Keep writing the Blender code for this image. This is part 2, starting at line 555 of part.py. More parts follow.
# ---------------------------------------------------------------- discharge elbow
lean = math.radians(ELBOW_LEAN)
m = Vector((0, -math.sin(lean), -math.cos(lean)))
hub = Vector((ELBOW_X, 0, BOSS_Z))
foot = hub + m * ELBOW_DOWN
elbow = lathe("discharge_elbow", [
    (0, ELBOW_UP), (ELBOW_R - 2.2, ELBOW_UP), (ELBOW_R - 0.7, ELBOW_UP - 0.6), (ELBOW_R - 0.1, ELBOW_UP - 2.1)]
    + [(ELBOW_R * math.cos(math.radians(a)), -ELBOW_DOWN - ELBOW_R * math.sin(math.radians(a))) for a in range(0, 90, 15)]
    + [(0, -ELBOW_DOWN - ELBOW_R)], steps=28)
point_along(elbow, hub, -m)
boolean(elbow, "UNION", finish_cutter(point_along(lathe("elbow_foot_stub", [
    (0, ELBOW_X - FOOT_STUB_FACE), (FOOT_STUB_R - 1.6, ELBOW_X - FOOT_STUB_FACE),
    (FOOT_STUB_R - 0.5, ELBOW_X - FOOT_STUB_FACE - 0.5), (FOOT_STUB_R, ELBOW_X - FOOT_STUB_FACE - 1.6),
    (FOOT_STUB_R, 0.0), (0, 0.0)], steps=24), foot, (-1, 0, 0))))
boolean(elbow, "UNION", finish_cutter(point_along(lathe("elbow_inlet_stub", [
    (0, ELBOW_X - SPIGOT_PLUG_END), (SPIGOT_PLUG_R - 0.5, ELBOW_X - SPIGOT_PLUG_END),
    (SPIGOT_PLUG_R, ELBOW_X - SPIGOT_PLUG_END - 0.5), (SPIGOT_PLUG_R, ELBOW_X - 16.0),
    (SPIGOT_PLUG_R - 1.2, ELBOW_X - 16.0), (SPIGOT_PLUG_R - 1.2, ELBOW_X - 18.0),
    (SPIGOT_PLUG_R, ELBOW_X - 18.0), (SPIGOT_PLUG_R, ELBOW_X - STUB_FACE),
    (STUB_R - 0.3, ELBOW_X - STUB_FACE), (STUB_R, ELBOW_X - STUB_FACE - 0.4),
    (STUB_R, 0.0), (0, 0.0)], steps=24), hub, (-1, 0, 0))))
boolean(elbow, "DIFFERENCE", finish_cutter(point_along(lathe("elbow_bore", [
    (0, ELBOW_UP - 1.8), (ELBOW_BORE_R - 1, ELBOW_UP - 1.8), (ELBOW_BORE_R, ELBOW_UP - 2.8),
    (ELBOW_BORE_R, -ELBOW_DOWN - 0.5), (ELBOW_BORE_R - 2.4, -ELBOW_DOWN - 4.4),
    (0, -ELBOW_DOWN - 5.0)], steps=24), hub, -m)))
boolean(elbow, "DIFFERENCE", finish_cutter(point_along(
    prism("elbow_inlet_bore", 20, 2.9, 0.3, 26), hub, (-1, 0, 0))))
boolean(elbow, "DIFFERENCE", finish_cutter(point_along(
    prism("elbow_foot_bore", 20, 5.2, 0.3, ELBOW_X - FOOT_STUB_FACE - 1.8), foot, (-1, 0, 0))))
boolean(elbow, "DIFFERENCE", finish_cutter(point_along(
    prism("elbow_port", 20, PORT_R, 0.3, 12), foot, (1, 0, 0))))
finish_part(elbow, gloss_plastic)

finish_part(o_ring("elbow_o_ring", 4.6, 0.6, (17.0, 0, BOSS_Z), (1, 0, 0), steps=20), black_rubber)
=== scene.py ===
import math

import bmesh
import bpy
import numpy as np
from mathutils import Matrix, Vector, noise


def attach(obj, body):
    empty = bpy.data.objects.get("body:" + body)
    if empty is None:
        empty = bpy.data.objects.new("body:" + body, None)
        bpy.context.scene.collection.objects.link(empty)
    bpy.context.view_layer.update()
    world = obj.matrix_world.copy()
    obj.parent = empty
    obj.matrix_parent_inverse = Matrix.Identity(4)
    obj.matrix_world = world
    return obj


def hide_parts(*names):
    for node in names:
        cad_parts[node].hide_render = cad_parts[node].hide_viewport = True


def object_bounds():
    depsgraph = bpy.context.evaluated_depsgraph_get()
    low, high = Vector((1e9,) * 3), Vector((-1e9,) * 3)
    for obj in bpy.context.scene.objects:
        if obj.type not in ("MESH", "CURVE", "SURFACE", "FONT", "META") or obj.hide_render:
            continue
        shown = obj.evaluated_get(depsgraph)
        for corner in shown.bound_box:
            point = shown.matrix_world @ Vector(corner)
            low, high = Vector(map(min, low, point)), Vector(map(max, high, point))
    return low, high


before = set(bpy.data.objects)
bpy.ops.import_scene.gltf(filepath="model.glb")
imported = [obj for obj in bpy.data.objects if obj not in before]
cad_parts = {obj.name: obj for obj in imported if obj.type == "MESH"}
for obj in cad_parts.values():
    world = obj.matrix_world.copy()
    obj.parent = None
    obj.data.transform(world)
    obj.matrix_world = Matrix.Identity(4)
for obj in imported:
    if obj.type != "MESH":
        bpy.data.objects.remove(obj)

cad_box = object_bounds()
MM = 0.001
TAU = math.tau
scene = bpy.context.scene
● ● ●
Within the listing above, the range opens at the line with "0), steps=20), black_rubber)" and closes at the line with "bpy.data.objects.remove(obj)". Reproduce exactly the lines of that range, including both ends.

[RESPONSE TO THIS EXERCISE]
finish_part(o_ring("elbow_o_ring", 4.6, 0.6, (17.0, 0, BOSS_Z), (1, 0, 0), steps=20), black_rubber)
=== scene.py ===
import math

import bmesh
import bpy
import numpy as np
from mathutils import Matrix, Vector, noise


def attach(obj, body):
    empty = bpy.data.objects.get("body:" + body)
    if empty is None:
        empty = bpy.data.objects.new("body:" + body, None)
        bpy.context.scene.collection.objects.link(empty)
    bpy.context.view_layer.update()
    world = obj.matrix_world.copy()
    obj.parent = empty
    obj.matrix_parent_inverse = Matrix.Identity(4)
    obj.matrix_world = world
    return obj


def hide_parts(*names):
    for node in names:
        cad_parts[node].hide_render = cad_parts[node].hide_viewport = True


def object_bounds():
    depsgraph = bpy.context.evaluated_depsgraph_get()
    low, high = Vector((1e9,) * 3), Vector((-1e9,) * 3)
    for obj in bpy.context.scene.objects:
        if obj.type not in ("MESH", "CURVE", "SURFACE", "FONT", "META") or obj.hide_render:
            continue
        shown = obj.evaluated_get(depsgraph)
        for corner in shown.bound_box:
            point = shown.matrix_world @ Vector(corner)
            low, high = Vector(map(min, low, point)), Vector(map(max, high, point))
    return low, high


before = set(bpy.data.objects)
bpy.ops.import_scene.gltf(filepath="model.glb")
imported = [obj for obj in bpy.data.objects if obj not in before]
cad_parts = {obj.name: obj for obj in imported if obj.type == "MESH"}
for obj in cad_parts.values():
    world = obj.matrix_world.copy()
    obj.parent = None
    obj.data.transform(world)
    obj.matrix_world = Matrix.Identity(4)
for obj in imported:
    if obj.type != "MESH":
        bpy.data.objects.remove(obj)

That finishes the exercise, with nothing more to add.